▸ Input

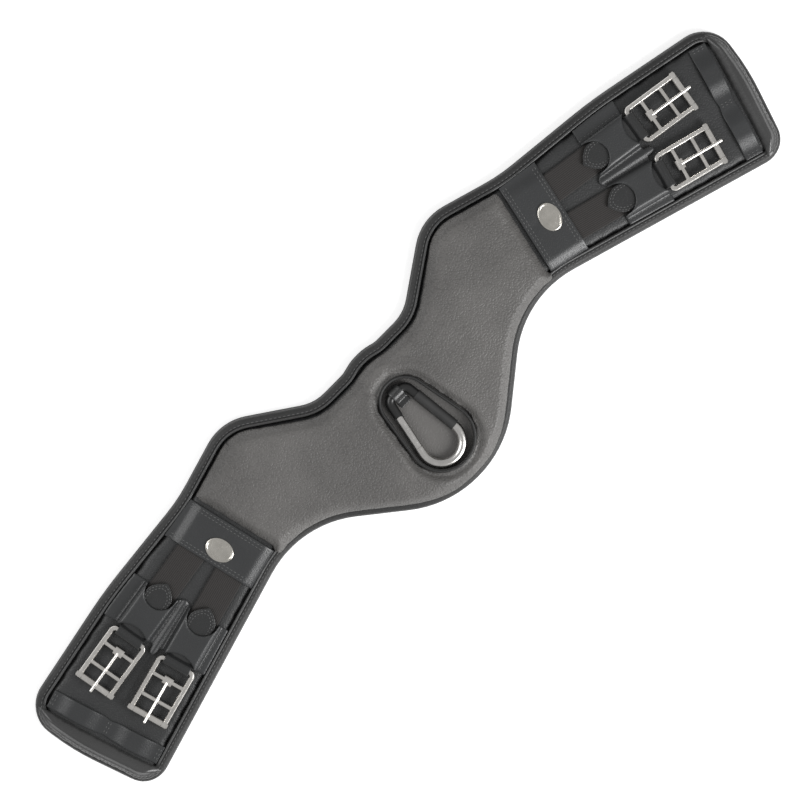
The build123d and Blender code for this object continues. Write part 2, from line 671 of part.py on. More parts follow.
def roller_solid():
    """The roller between the rails."""
    length = RAIL_SPACING - RAIL_WIDTH - 2 * ROLLER_END_GAP
    bore = PIN_DIAMETER + 2 * RUNNING_GAP
    return bar(ROLLER_AT, BAR_Z, ROLLER_DIAMETER, length) - bar(ROLLER_AT, BAR_Z, bore, length)


def tongue_solid():
    """The tongue: an eye round the tongue bar and a rod that rests over the roller."""
    bore = TONGUE_BAR_DIAMETER + 2 * RUNNING_GAP
    eye_outer = bore / 2 + TONGUE_EYE_WALL
    root = Vector(TONGUE_BAR_AT, 0, BAR_Z + eye_outer - TONGUE_ROD / 2)
    over_roller = BAR_Z + ROLLER_DIAMETER / 2 + TONGUE_REST_GAP + TONGUE_ROD / 2
    lift = (over_roller + TONGUE_REST_GAP - root.Z) / (ROLLER_AT - TONGUE_BAR_AT)
    reach = ROLLER_AT + TONGUE_PAST_ROLLER - TONGUE_BAR_AT
    tip = root + Vector(reach, 0, reach * lift)
    way = tip - root
    rod = extrude(Plane(root, z_dir=way) * Circle(TONGUE_ROD / 2), way.length)
    end_edges = rod.edges().sort_by(Axis.X)[-1]
    rod = fillet(end_edges, TONGUE_END_ROUND)
    tongue = bar(TONGUE_BAR_AT, BAR_Z, 2 * eye_outer, TONGUE_EYE_WIDTH) + rod
    return tongue - bar(TONGUE_BAR_AT, BAR_Z, bore, TONGUE_EYE_WIDTH)


def make_buckle(position, strap):
    """One buckle on each wing's strap."""
    place = strap_place(strap)
    both_wings(f"buckle_frame_{position}", place * frame_solid())
    both_wings(f"buckle_pin_{position}", place * pin_solid())
    both_wings(f"buckle_roller_{position}", place * roller_solid())
    both_wings(f"buckle_tongue_{position}", place * tongue_solid())
    print(position, "strap frame", place.position, "level", BAR_Z)


make_body()
make_chest_panel()
make_hook()
make_wing()
for strap_name, strap_values in (("rear", REAR_STRAP), ("front", FRONT_STRAP)):
    make_straps(strap_name, strap_values)
    make_buckle(strap_name, strap_values)
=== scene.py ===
# %% [markdown]
# # A saddle girth with a padded chest plate
# The model comes in as a fixed frame. The buckles and the hook have their true shapes there and stay. The
# soft pieces are plain solids, so each one is modelled again here as leather, foam or webbing, in the place
# that its own solid gives, and so are the two oval plates. X runs along the girth, Y to its rear edge and
# Z up out of its outer face.

# %% Load the frame
import contextlib
import json
import math

import bmesh
import bpy
import numpy as np
from mathutils import Matrix, Vector, noise
from mathutils.bvhtree import BVHTree
from mathutils.kdtree import KDTree


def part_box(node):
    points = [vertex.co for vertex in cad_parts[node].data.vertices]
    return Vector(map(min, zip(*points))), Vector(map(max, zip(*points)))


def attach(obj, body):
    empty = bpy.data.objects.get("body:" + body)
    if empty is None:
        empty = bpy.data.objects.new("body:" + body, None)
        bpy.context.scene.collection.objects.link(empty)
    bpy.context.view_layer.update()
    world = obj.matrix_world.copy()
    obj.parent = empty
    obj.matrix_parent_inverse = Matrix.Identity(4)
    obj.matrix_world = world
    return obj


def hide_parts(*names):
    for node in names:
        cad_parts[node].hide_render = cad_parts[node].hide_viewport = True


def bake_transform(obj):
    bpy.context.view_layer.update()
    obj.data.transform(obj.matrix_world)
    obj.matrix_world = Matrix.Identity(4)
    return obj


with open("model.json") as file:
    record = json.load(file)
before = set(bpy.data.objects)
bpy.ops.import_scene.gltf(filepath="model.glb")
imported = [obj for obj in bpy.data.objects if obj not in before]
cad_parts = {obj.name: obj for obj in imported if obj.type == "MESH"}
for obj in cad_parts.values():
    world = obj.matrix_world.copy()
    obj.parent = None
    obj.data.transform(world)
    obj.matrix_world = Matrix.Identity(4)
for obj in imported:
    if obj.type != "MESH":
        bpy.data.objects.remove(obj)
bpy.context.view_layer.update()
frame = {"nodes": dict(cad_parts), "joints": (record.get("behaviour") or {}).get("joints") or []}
NODES = frame["nodes"]
JOINTS = {joint["name"]: joint for joint in frame["joints"]}
MM = 0.001
print("frame pieces:", len(NODES), "joints:", len(JOINTS))

# %% [markdown]
# ## Places
# Each wing leans down from the middle by the same angle, and the pieces on it are straight in its own frame.
# So a wing piece is modelled along and across the right wing, turned into place, and mirrored for the left.
# A strap's frame comes from its joints: the slide gives its direction and the tilt gives the chape bar.

# %% Frames of the right wing and its straps
WING = Matrix.Translation((0, 64.9 * MM, 0)) @ Matrix.Rotation(math.radians(-12.6), 4, "Z")
KEEPER_TURN = math.radians(-3.7)
POSITIONS = ("rear", "front")


def strap_frame(position):
    """X along a right strap, with its origin under the buckle's chape bar."""
    bar = JOINTS[f"buckle_{position}_right_tilt"]["pos_m"]
    way = JOINTS[f"strap_{position}_right_stretch"]["axis"]
    return Matrix.Translation((bar[0], bar[1], 0)) @ Matrix.Rotation(math.atan2(way[1], way[0]), 4, "Z")


def span(node, place=Matrix.Identity(4)):
    """Lowest and highest corner of a CAD node, measured in another frame."""
    to_local = place.inverted()
    spots = [to_local @ v.co for v in NODES[node].data.vertices]
    return Vector(map(min, zip(*spots))), Vector(map(max, zip(*spots)))


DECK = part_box("outer_panel")[1].z
ELASTIC_LOW, ELASTIC_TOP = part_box("elastic_rear_right")[0].z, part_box("elastic_rear_right")[1].z
PAD_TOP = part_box("chest_panel")[1].z
BAR_Z = JOINTS["buckle_rear_right_tilt"]["pos_m"][2]
print("deck level:", round(DECK / MM, 2), "mm, pad top:", round(PAD_TOP / MM, 2), "mm")

# %% [markdown]
# ## Helpers for modelling
# Blender's operators work on what is selected, so everything is deselected before each step. Faces and edges
# are then picked by a rule on their place or normal, as a hand would pick them.

# %% Selecting, editing and applying
def focus(obj):
    """Makes one piece the selected and active one."""
    bpy.ops.object.select_all(action="DESELECT")
    obj.select_set(True)
    bpy.context.view_layer.objects.active = obj


@contextlib.contextmanager
def editing(obj):
    """Edit mode on one piece, with everything in it selected."""
    focus(obj)
    bpy.ops.object.mode_set(mode="EDIT")
    bpy.ops.mesh.select_all(action="SELECT")
    yield
    bpy.ops.object.mode_set(mode="OBJECT")


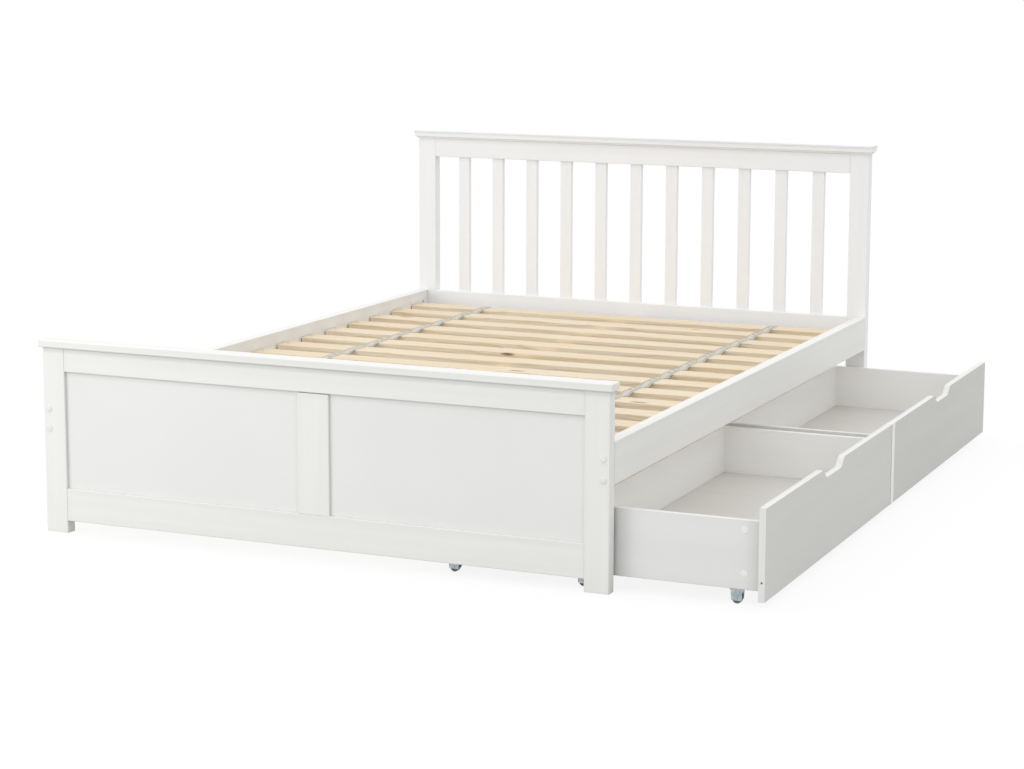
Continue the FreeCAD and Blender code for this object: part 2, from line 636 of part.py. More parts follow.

▸ Prompt
Every entry should be output exactly as written, please.

▸ Solution to the exercise
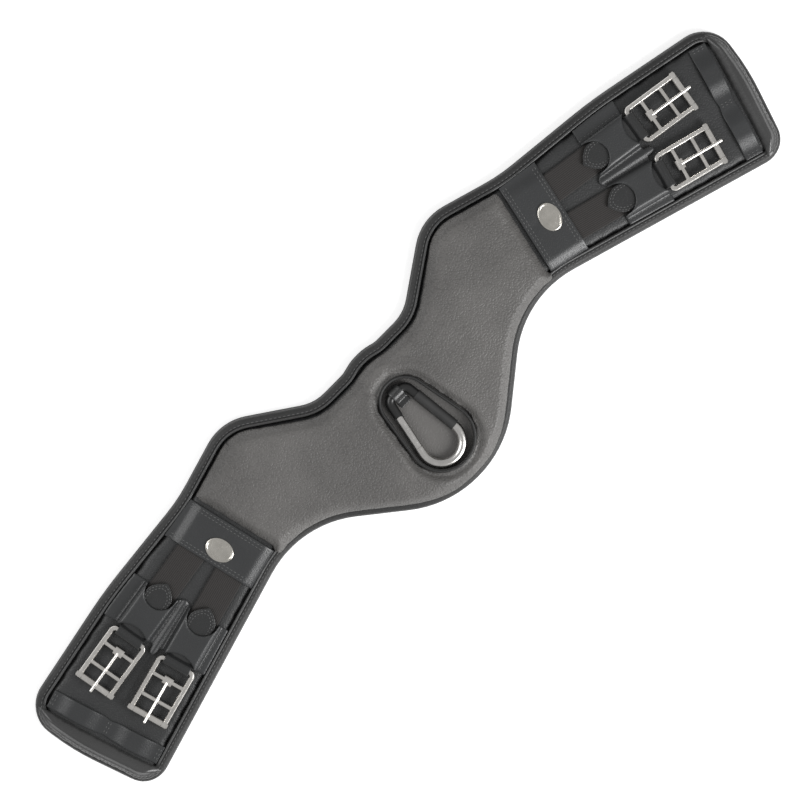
The build123d and Blender code for this object continues. Write part 2, from line 671 of part.py on. More parts follow.
def roller_solid():
    """The roller between the rails."""
    length = RAIL_SPACING - RAIL_WIDTH - 2 * ROLLER_END_GAP
    bore = PIN_DIAMETER + 2 * RUNNING_GAP
    return bar(ROLLER_AT, BAR_Z, ROLLER_DIAMETER, length) - bar(ROLLER_AT, BAR_Z, bore, length)


def tongue_solid():
    """The tongue: an eye round the tongue bar and a rod that rests over the roller."""
    bore = TONGUE_BAR_DIAMETER + 2 * RUNNING_GAP
    eye_outer = bore / 2 + TONGUE_EYE_WALL
    root = Vector(TONGUE_BAR_AT, 0, BAR_Z + eye_outer - TONGUE_ROD / 2)
    over_roller = BAR_Z + ROLLER_DIAMETER / 2 + TONGUE_REST_GAP + TONGUE_ROD / 2
    lift = (over_roller + TONGUE_REST_GAP - root.Z) / (ROLLER_AT - TONGUE_BAR_AT)
    reach = ROLLER_AT + TONGUE_PAST_ROLLER - TONGUE_BAR_AT
    tip = root + Vector(reach, 0, reach * lift)
    way = tip - root
    rod = extrude(Plane(root, z_dir=way) * Circle(TONGUE_ROD / 2), way.length)
    end_edges = rod.edges().sort_by(Axis.X)[-1]
    rod = fillet(end_edges, TONGUE_END_ROUND)
    tongue = bar(TONGUE_BAR_AT, BAR_Z, 2 * eye_outer, TONGUE_EYE_WIDTH) + rod
    return tongue - bar(TONGUE_BAR_AT, BAR_Z, bore, TONGUE_EYE_WIDTH)


def make_buckle(position, strap):
    """One buckle on each wing's strap."""
    place = strap_place(strap)
    both_wings(f"buckle_frame_{position}", place * frame_solid())
    both_wings(f"buckle_pin_{position}", place * pin_solid())
    both_wings(f"buckle_roller_{position}", place * roller_solid())
    both_wings(f"buckle_tongue_{position}", place * tongue_solid())
    print(position, "strap frame", place.position, "level", BAR_Z)


make_body()
make_chest_panel()
make_hook()
make_wing()
for strap_name, strap_values in (("rear", REAR_STRAP), ("front", FRONT_STRAP)):
    make_straps(strap_name, strap_values)
    make_buckle(strap_name, strap_values)
=== scene.py ===
# %% [markdown]
# # A saddle girth with a padded chest plate
# The model comes in as a fixed frame. The buckles and the hook have their true shapes there and stay. The
# soft pieces are plain solids, so each one is modelled again here as leather, foam or webbing, in the place
# that its own solid gives, and so are the two oval plates. X runs along the girth, Y to its rear edge and
# Z up out of its outer face.

# %% Load the frame
import contextlib
import json
import math

import bmesh
import bpy
import numpy as np
from mathutils import Matrix, Vector, noise
from mathutils.bvhtree import BVHTree
from mathutils.kdtree import KDTree


def part_box(node):
    points = [vertex.co for vertex in cad_parts[node].data.vertices]
    return Vector(map(min, zip(*points))), Vector(map(max, zip(*points)))


def attach(obj, body):
    empty = bpy.data.objects.get("body:" + body)
    if empty is None:
        empty = bpy.data.objects.new("body:" + body, None)
        bpy.context.scene.collection.objects.link(empty)
    bpy.context.view_layer.update()
    world = obj.matrix_world.copy()
    obj.parent = empty
    obj.matrix_parent_inverse = Matrix.Identity(4)
    obj.matrix_world = world
    return obj


def hide_parts(*names):
    for node in names:
        cad_parts[node].hide_render = cad_parts[node].hide_viewport = True


def bake_transform(obj):
    bpy.context.view_layer.update()
    obj.data.transform(obj.matrix_world)
    obj.matrix_world = Matrix.Identity(4)
    return obj


with open("model.json") as file:
    record = json.load(file)
before = set(bpy.data.objects)
bpy.ops.import_scene.gltf(filepath="model.glb")
imported = [obj for obj in bpy.data.objects if obj not in before]
cad_parts = {obj.name: obj for obj in imported if obj.type == "MESH"}
for obj in cad_parts.values():
    world = obj.matrix_world.copy()
    obj.parent = None
    obj.data.transform(world)
    obj.matrix_world = Matrix.Identity(4)
for obj in imported:
    if obj.type != "MESH":
        bpy.data.objects.remove(obj)
bpy.context.view_layer.update()
frame = {"nodes": dict(cad_parts), "joints": (record.get("behaviour") or {}).get("joints") or []}
NODES = frame["nodes"]
JOINTS = {joint["name"]: joint for joint in frame["joints"]}
MM = 0.001
print("frame pieces:", len(NODES), "joints:", len(JOINTS))

# %% [markdown]
# ## Places
# Each wing leans down from the middle by the same angle, and the pieces on it are straight in its own frame.
# So a wing piece is modelled along and across the right wing, turned into place, and mirrored for the left.
# A strap's frame comes from its joints: the slide gives its direction and the tilt gives the chape bar.

# %% Frames of the right wing and its straps
WING = Matrix.Translation((0, 64.9 * MM, 0)) @ Matrix.Rotation(math.radians(-12.6), 4, "Z")
KEEPER_TURN = math.radians(-3.7)
POSITIONS = ("rear", "front")


def strap_frame(position):
    """X along a right strap, with its origin under the buckle's chape bar."""
    bar = JOINTS[f"buckle_{position}_right_tilt"]["pos_m"]
    way = JOINTS[f"strap_{position}_right_stretch"]["axis"]
    return Matrix.Translation((bar[0], bar[1], 0)) @ Matrix.Rotation(math.atan2(way[1], way[0]), 4, "Z")


def span(node, place=Matrix.Identity(4)):
    """Lowest and highest corner of a CAD node, measured in another frame."""
    to_local = place.inverted()
    spots = [to_local @ v.co for v in NODES[node].data.vertices]
    return Vector(map(min, zip(*spots))), Vector(map(max, zip(*spots)))


DECK = part_box("outer_panel")[1].z
ELASTIC_LOW, ELASTIC_TOP = part_box("elastic_rear_right")[0].z, part_box("elastic_rear_right")[1].z
PAD_TOP = part_box("chest_panel")[1].z
BAR_Z = JOINTS["buckle_rear_right_tilt"]["pos_m"][2]
print("deck level:", round(DECK / MM, 2), "mm, pad top:", round(PAD_TOP / MM, 2), "mm")

# %% [markdown]
# ## Helpers for modelling
# Blender's operators work on what is selected, so everything is deselected before each step. Faces and edges
# are then picked by a rule on their place or normal, as a hand would pick them.

# %% Selecting, editing and applying
def focus(obj):
    """Makes one piece the selected and active one."""
    bpy.ops.object.select_all(action="DESELECT")
    obj.select_set(True)
    bpy.context.view_layer.objects.active = obj


@contextlib.contextmanager
def editing(obj):
    """Edit mode on one piece, with everything in it selected."""
    focus(obj)
    bpy.ops.object.mode_set(mode="EDIT")
    bpy.ops.mesh.select_all(action="SELECT")
    yield
    bpy.ops.object.mode_set(mode="OBJECT")


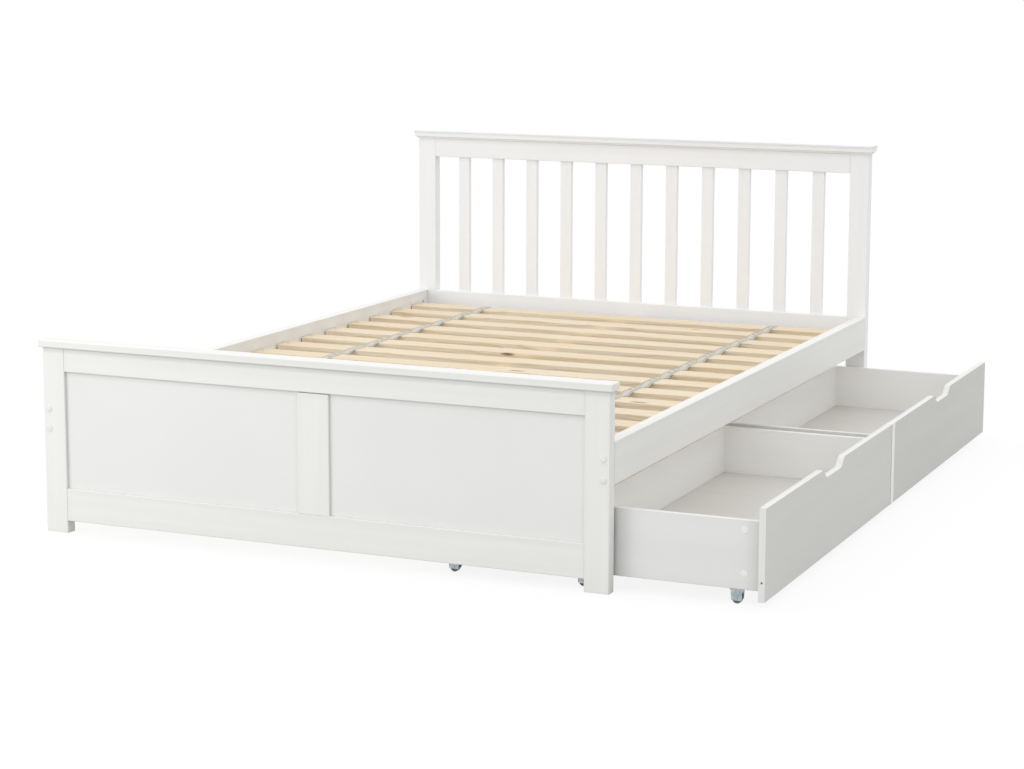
Continue the FreeCAD and Blender code for this object: part 2, from line 636 of part.py. More parts follow.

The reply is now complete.